===== Data section
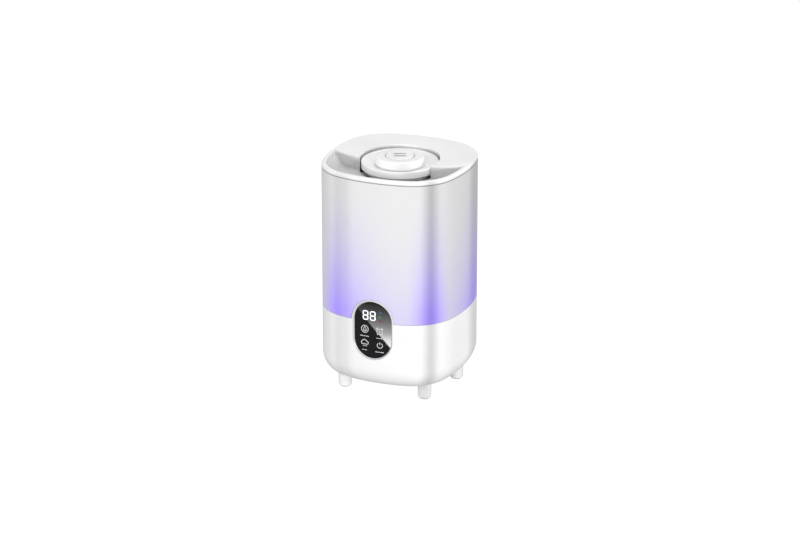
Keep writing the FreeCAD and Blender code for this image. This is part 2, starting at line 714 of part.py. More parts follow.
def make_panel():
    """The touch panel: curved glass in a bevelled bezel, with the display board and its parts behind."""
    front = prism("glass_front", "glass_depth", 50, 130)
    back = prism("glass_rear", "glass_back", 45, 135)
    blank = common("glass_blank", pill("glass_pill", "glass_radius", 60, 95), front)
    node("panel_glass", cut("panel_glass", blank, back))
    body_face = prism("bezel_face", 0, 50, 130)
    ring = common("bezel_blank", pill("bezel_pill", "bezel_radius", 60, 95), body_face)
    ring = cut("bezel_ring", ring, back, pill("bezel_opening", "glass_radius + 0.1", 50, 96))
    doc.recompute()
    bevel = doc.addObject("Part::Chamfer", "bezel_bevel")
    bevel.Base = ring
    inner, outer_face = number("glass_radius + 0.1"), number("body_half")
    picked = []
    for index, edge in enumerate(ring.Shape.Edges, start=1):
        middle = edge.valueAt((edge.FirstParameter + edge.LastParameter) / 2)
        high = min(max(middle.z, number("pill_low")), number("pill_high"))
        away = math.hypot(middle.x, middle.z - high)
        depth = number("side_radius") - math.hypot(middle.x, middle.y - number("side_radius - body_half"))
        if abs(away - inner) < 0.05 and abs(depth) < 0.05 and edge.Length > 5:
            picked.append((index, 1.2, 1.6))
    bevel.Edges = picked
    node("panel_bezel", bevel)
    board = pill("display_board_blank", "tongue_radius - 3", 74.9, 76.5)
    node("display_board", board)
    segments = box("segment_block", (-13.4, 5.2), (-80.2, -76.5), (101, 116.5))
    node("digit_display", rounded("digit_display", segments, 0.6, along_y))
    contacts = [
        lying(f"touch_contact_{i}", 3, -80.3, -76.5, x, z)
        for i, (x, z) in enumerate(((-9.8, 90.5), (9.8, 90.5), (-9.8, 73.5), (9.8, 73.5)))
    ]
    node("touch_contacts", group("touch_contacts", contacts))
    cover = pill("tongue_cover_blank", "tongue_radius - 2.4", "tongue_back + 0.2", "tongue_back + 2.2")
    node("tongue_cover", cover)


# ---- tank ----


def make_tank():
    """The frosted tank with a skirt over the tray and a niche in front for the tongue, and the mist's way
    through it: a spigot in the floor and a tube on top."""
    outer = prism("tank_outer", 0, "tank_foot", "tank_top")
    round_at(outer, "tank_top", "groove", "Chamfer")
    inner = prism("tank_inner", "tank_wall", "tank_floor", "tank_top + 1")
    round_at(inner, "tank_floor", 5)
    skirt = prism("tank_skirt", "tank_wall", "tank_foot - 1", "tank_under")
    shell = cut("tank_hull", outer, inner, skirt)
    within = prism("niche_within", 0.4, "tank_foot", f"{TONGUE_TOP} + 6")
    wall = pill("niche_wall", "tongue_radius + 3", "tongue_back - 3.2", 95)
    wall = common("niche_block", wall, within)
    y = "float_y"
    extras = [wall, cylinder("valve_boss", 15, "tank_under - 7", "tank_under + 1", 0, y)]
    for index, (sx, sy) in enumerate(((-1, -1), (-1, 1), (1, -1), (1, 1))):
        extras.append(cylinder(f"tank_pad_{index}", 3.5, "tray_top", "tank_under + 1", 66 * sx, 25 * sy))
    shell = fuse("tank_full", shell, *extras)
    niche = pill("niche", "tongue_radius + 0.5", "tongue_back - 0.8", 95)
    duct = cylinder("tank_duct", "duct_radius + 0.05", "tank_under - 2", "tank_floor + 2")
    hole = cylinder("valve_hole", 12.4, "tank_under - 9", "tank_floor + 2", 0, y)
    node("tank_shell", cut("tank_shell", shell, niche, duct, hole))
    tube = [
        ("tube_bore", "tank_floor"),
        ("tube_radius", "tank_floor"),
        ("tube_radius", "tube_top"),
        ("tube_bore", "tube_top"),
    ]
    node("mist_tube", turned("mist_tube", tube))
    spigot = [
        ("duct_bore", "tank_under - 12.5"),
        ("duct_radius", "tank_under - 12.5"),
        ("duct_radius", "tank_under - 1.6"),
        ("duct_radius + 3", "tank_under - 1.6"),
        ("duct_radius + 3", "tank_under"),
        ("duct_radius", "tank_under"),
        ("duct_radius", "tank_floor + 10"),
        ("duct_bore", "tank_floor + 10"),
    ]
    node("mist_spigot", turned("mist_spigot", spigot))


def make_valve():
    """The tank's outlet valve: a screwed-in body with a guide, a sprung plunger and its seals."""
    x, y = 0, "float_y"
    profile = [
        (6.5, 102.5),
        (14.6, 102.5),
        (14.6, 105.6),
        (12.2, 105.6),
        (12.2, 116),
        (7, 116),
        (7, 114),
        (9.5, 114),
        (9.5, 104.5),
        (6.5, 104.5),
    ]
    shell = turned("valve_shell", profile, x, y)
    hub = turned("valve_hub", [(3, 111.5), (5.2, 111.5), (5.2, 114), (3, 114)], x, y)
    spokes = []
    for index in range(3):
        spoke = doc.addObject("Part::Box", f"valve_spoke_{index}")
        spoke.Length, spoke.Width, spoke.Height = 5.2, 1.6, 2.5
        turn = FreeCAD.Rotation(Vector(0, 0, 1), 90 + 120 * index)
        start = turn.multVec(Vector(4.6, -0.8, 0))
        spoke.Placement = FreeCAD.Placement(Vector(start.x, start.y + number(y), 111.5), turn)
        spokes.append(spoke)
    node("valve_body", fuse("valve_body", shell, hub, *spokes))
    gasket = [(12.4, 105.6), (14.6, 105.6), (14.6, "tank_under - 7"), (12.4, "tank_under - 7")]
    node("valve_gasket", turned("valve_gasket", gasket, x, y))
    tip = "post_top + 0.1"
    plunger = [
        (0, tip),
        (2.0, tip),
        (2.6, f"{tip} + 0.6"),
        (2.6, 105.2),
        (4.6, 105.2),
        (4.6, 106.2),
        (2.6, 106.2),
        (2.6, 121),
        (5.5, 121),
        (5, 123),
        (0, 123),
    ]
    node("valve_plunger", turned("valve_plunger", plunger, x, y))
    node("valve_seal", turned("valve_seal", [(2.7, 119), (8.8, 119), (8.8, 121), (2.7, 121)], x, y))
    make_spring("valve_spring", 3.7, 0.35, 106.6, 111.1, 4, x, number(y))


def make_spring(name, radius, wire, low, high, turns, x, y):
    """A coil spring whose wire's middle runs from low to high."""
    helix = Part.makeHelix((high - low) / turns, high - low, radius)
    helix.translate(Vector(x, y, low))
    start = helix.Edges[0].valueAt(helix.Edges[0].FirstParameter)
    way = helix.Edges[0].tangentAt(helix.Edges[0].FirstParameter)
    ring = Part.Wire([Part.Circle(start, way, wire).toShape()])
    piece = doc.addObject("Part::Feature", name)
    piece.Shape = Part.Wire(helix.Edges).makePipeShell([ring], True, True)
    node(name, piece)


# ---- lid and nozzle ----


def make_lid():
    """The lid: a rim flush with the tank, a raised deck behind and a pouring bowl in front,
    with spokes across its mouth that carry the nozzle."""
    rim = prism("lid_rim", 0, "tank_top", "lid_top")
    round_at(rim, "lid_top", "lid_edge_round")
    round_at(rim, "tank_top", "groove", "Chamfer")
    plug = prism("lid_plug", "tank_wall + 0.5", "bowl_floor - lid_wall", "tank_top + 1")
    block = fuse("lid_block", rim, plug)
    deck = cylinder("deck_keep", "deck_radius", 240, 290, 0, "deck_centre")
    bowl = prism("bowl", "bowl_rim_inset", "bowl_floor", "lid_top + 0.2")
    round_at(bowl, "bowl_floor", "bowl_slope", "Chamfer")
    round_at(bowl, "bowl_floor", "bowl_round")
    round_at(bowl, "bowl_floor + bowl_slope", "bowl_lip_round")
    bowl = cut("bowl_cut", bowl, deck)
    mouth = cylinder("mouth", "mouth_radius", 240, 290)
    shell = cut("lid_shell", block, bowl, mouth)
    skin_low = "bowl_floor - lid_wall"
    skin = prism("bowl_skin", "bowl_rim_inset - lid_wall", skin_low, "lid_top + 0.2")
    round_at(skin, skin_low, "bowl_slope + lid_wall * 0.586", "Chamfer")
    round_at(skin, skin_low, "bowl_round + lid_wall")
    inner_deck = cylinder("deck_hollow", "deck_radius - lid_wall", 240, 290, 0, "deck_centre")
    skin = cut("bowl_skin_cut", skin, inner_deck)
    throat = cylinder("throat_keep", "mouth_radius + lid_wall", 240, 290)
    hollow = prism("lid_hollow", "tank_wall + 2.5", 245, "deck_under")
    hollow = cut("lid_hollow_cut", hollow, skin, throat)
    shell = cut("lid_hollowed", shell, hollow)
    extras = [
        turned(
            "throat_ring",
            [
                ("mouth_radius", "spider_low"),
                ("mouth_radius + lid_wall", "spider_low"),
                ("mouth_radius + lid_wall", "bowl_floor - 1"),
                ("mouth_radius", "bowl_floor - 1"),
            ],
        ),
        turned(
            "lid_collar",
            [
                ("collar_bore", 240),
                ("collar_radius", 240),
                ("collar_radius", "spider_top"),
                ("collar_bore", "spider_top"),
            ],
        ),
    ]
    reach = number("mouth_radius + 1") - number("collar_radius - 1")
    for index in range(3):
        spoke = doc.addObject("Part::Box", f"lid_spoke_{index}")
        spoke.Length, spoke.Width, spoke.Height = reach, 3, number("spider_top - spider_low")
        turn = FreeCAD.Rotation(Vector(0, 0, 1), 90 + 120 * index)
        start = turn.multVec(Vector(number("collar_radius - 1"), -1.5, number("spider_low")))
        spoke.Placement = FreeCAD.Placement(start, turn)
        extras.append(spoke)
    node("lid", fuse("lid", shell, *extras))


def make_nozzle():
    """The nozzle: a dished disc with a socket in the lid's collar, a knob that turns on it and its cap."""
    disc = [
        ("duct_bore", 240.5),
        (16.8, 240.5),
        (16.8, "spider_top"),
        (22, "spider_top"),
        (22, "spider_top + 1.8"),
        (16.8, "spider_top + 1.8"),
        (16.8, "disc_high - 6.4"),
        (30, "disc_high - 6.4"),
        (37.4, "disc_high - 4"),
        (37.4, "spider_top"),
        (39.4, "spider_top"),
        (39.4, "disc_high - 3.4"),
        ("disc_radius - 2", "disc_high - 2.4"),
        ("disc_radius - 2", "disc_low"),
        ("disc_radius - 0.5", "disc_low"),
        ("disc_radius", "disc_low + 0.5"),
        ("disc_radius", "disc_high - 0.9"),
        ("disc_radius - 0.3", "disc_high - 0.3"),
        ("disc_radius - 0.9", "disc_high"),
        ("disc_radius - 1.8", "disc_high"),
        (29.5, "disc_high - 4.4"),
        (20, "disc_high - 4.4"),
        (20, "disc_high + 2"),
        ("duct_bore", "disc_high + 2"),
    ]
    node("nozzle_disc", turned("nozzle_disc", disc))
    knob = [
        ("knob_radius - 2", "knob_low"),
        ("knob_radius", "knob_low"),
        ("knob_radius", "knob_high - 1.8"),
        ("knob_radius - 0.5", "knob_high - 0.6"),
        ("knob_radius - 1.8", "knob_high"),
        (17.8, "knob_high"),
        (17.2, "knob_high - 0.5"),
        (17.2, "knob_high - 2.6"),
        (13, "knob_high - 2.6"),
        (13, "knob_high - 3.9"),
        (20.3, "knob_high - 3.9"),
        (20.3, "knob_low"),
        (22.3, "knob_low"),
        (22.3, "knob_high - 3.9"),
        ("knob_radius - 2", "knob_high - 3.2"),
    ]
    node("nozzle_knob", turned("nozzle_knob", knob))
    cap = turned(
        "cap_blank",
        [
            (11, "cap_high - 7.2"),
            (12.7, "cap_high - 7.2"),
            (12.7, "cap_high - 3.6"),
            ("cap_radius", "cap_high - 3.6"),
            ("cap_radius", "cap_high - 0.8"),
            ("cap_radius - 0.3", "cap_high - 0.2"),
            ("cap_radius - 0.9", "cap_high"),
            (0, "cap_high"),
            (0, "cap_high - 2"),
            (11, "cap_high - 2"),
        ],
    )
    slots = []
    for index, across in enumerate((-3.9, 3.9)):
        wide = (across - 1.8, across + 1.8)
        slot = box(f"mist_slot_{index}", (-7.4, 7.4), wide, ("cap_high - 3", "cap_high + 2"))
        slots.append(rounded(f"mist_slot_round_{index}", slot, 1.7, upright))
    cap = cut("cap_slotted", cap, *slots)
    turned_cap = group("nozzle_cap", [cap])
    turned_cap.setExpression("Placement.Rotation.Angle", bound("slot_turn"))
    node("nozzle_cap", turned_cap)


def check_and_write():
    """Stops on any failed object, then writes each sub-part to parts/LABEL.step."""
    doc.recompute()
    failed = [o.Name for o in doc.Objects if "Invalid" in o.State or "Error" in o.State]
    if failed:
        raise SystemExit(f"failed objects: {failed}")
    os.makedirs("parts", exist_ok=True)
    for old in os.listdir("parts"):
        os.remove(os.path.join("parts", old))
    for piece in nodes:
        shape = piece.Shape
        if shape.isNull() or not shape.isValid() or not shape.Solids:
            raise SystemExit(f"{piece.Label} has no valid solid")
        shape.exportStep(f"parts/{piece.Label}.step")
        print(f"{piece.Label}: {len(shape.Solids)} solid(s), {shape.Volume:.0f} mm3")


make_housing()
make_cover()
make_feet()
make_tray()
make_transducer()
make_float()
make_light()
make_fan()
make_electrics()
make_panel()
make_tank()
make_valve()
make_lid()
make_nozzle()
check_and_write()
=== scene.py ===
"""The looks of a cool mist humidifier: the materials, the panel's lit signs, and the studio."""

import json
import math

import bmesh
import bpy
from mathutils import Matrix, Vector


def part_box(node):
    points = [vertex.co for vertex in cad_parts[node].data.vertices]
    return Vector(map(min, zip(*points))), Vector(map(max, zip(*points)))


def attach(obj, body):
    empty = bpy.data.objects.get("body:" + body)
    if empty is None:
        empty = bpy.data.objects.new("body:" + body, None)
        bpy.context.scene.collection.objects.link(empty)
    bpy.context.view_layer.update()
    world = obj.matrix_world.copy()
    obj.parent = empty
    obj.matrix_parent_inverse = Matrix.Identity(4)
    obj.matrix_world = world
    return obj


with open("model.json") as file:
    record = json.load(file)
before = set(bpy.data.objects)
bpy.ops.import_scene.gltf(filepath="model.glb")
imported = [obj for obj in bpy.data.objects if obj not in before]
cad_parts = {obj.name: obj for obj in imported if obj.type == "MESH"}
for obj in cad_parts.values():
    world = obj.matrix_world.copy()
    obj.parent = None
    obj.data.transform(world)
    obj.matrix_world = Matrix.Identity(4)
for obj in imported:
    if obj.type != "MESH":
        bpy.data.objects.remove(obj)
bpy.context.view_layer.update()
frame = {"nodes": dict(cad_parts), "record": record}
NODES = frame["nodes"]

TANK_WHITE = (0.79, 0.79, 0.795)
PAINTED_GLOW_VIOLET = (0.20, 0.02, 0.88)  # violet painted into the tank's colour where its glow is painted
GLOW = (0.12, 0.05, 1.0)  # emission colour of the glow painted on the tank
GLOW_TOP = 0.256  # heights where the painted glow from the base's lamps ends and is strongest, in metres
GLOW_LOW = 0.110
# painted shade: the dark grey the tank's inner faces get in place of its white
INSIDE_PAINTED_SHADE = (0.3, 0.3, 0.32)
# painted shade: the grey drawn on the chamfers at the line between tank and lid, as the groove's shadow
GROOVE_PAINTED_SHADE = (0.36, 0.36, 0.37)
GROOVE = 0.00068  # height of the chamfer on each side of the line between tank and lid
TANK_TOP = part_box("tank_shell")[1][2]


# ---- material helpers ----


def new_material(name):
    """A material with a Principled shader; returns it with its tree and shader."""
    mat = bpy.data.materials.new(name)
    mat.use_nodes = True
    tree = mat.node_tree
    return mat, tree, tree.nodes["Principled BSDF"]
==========
■ Written problem
Extract only the lines from the line with "make_housing()" through the line with "in imported if", keeping both end lines exactly as they are.

■ Reply to the exercise
make_housing()
make_cover()
make_feet()
make_tray()
make_transducer()
make_float()
make_light()
make_fan()
make_electrics()
make_panel()
make_tank()
make_valve()
make_lid()
make_nozzle()
check_and_write()
=== scene.py ===
"""The looks of a cool mist humidifier: the materials, the panel's lit signs, and the studio."""

import json
import math

import bmesh
import bpy
from mathutils import Matrix, Vector


def part_box(node):
    points = [vertex.co for vertex in cad_parts[node].data.vertices]
    return Vector(map(min, zip(*points))), Vector(map(max, zip(*points)))


def attach(obj, body):
    empty = bpy.data.objects.get("body:" + body)
    if empty is None:
        empty = bpy.data.objects.new("body:" + body, None)
        bpy.context.scene.collection.objects.link(empty)
    bpy.context.view_layer.update()
    world = obj.matrix_world.copy()
    obj.parent = empty
    obj.matrix_parent_inverse = Matrix.Identity(4)
    obj.matrix_world = world
    return obj


with open("model.json") as file:
    record = json.load(file)
before = set(bpy.data.objects)
bpy.ops.import_scene.gltf(filepath="model.glb")
imported = [obj for obj in bpy.data.objects if obj not in before]
cad_parts = {obj.name: obj for obj in imported if obj.type == "MESH"}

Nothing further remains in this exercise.